Lastly, can we accept the result of the RNA algorithms, how accurate are they? An external evaluation by ProPublica’s on Northpointe’s algorithm, COMPAS found that the algorithms accurately predict recidivism rates for 61% of individuals. Further, as stated earlier, it is most likely to falsely flag black defendants as compared to the white defendants. These results are significant, both in calculation error and in the way they irrevocably and disproportionately target and damage the lives of real, living of people. Can we accept this amount of inaccuracy? Since the future of people depends on this, I don’t think so.

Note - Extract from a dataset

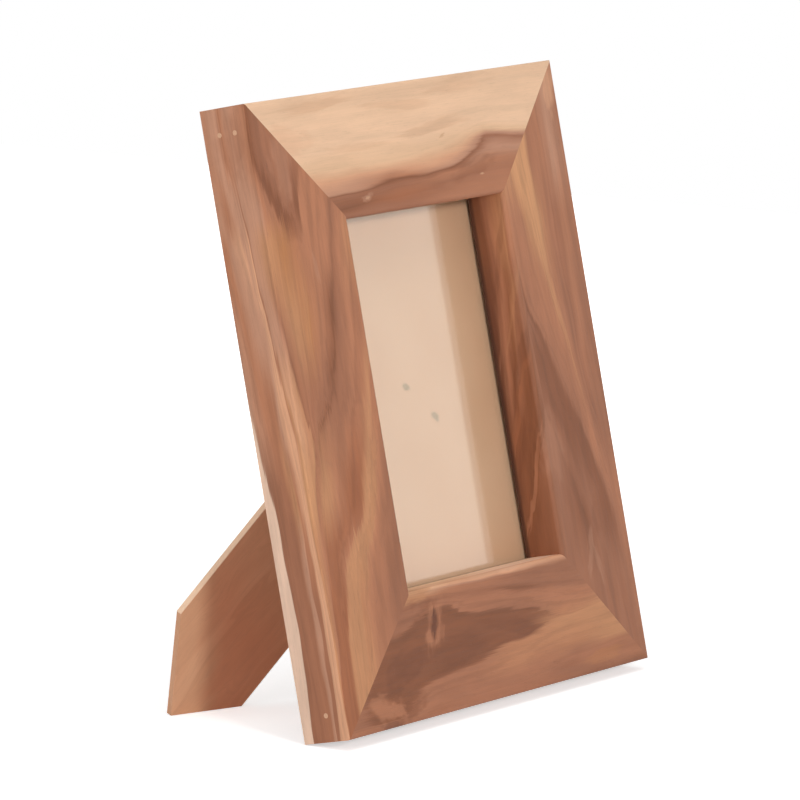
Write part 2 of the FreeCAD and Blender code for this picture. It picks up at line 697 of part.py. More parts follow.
def button_place(side):
    """Where a rail's turn button and its screw sit: on the rail's back, with Z towards the window."""
    return RAIL_PLACES[side] + " * placement(vector(0; 0; Places.screw_inset); rotation(vector(0; 0; 1); 0))"


def make_button(side):
    """A flat round-ended button that turns on a screw and holds the board in."""
    body = new_body(f"turn_button_{side}", button_place(side))
    outline = new_sketch(body, "outline", "XZ_Plane")
    radius = "Sizes.button_width / 2"
    nose = "Sizes.button_length - Sizes.button_width"
    draw_outline(
        outline,
        [(f"-{radius}", "0"), (radius, "0"), (radius, nose), (f"-{radius}", nose)],
        {0: (("0", "0"), True), 2: (("0", nose), True)})
    plate = pad(body, "plate", outline, "Sizes.button_thickness", reverse=True)
    back = sizes.button_thickness
    round_edges(
        body, "edge", plate, "Sizes.button_edge", lambda e: passes(e, lambda p: abs(p.y - back) < NEAR))
    hole = new_sketch(body, "hole", "XZ_Plane")
    draw_circle(hole, "0", "0", "Sizes.screw_radius + Sizes.screw_play")
    cut(body, "screw_hole", hole, both_ways=True)
    return body


def make_screw(side):
    """A pan-head wood screw with a cross recess, through the button into the rail."""
    body = new_body(f"turn_button_screw_{side}", button_place(side))
    section = new_sketch(body, "section", "YZ_Plane")
    under = "(Sizes.button_thickness + Sizes.screw_head_gap)"
    top = f"({under} + Sizes.screw_head_height)"
    rounding = "Sizes.screw_head_rounding"
    draw_outline(section, [
        ("-Sizes.screw_depth", "0"),
        (top, "0"),
        (top, f"Sizes.screw_head_radius - {rounding}"),
        (f"{top} - {rounding}", "Sizes.screw_head_radius"),
        (under, "Sizes.screw_head_radius"),
        (under, "Sizes.screw_radius"),
        ("Sizes.screw_tip - Sizes.screw_depth", "Sizes.screw_radius"),
    ], {2: ((f"{top} - {rounding}", f"Sizes.screw_head_radius - {rounding}"), False)})
    turned = body.newObject("PartDesign::Revolution", f"{body.Name}_turned")
    turned.Profile = section
    turned.ReferenceAxis = (section, ["H_Axis"])
    turned.Angle = 360
    doc.recompute()
    cross = new_sketch(body, "cross", "XZ_Plane", f"-{top}")
    long_half = "Sizes.driver_slot_length / 2"
    short_half = "Sizes.driver_slot_width / 2"
    draw_outline(cross, [
        (f"-{long_half}", f"-{short_half}"),
        (f"-{short_half}", f"-{short_half}"),
        (f"-{short_half}", f"-{long_half}"),
        (short_half, f"-{long_half}"),
        (short_half, f"-{short_half}"),
        (long_half, f"-{short_half}"),
        (long_half, short_half),
        (short_half, short_half),
        (short_half, long_half),
        (f"-{short_half}", long_half),
        (f"-{short_half}", short_half),
        (f"-{long_half}", short_half),
    ])
    cut(body, "cross_recess", cross, "Sizes.driver_slot_depth", reverse=True)
    return body


for side in SIDES:
    bodies.append(make_button(side))
    bodies.append(make_screw(side))


# ---- Checks and export -----------------------------------------------------------------------------------

doc.recompute()
for item in doc.Objects:
    if "Invalid" in item.State or "Error" in item.State:
        raise RuntimeError(f"{item.Label} failed: {item.State}")
for body in bodies:
    if body.Shape.isNull() or not body.Shape.isValid():
        raise RuntimeError(f"{body.Label} has no valid shape")

os.makedirs("parts", exist_ok=True)
for body in bodies:
    body.Shape.exportStep(f"parts/{body.Label}.step")
    print(f"{body.Label}: {len(body.Shape.Solids)} solid(s), {body.Shape.Volume:.1f} mm3")
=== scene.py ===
"""Looks of a wooden tabletop picture frame: four mitred rails round a glazed window, and an easel leg behind.

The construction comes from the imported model, in metres. Each section finishes one piece or one group of like
pieces, in the order in which the frame is put together.
"""
import json
import math

import bmesh
import bpy
from mathutils import Matrix, Vector


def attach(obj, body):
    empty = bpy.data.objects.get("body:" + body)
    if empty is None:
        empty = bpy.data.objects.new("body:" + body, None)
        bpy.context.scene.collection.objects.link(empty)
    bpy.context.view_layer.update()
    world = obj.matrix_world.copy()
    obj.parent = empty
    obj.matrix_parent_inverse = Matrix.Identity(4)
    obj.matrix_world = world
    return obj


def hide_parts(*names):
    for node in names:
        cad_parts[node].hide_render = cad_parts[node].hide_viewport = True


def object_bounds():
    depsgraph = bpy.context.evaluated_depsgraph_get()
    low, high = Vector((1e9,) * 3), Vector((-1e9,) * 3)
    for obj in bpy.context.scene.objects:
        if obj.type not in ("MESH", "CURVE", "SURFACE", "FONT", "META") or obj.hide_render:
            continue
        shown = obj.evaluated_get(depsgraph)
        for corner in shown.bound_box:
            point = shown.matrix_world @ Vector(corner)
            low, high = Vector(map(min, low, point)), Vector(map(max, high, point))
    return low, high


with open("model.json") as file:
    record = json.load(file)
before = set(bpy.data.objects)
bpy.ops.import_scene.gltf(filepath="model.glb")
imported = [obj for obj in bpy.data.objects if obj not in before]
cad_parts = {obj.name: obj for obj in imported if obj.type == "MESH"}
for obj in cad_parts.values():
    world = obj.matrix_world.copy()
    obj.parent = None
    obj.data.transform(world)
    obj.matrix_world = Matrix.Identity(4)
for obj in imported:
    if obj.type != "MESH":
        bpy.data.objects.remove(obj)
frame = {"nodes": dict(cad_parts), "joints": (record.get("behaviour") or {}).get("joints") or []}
cad_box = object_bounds()


# ---- Rails ------------------------------------------------------------------------------------------------
# Four lengths of one oiled hardwood moulding, mitred and glued at the corners. Each is cut from another
# part of the log: pale sapwood along the top, brown heartwood with dark growth lines and one knot in the
# others.

METRE = 1000.0
OUTER_THICKNESS = 25.6
RABBET_DEPTH = 7.3
OPENING = (120.0, 170.0)
HEIGHT = 286.0

back_normal = Vector(next(j["axis"] for j in frame["joints"] if j["name"] == "button_turn_top"))
LEAN = math.asin(-back_normal.z)
standing_edge = min((v.co for v in frame["nodes"]["bottom_rail"].data.vertices), key=lambda place: place.z)


def colour(red, green, blue):
    """A colour mixed on a 0 to 255 scale, as the shader wants it."""
    parts = [channel / 255 for channel in (red, green, blue)]
    return [p / 12.92 if p <= 0.04045 else ((p + 0.055) / 1.055) ** 2.4 for p in parts] + [1.0]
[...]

I would like to conclude by saying that, although the intention of implementing an RNA was good, there were certain shortcomings. Right from data collection, to algorithm bias, there is also an imbalance of the amount of data representing every class connected with the analysis is a matter as it misrepresents or overrepresents a group, lack of interpretability of the algorithm, as most of the machine learning models are considered as a black box is a matter of concern as we do not know why the results are the way it is. One should consider that no algorithm is 100% right, and if it classifies someone wrong –individual – it will decide his or her future.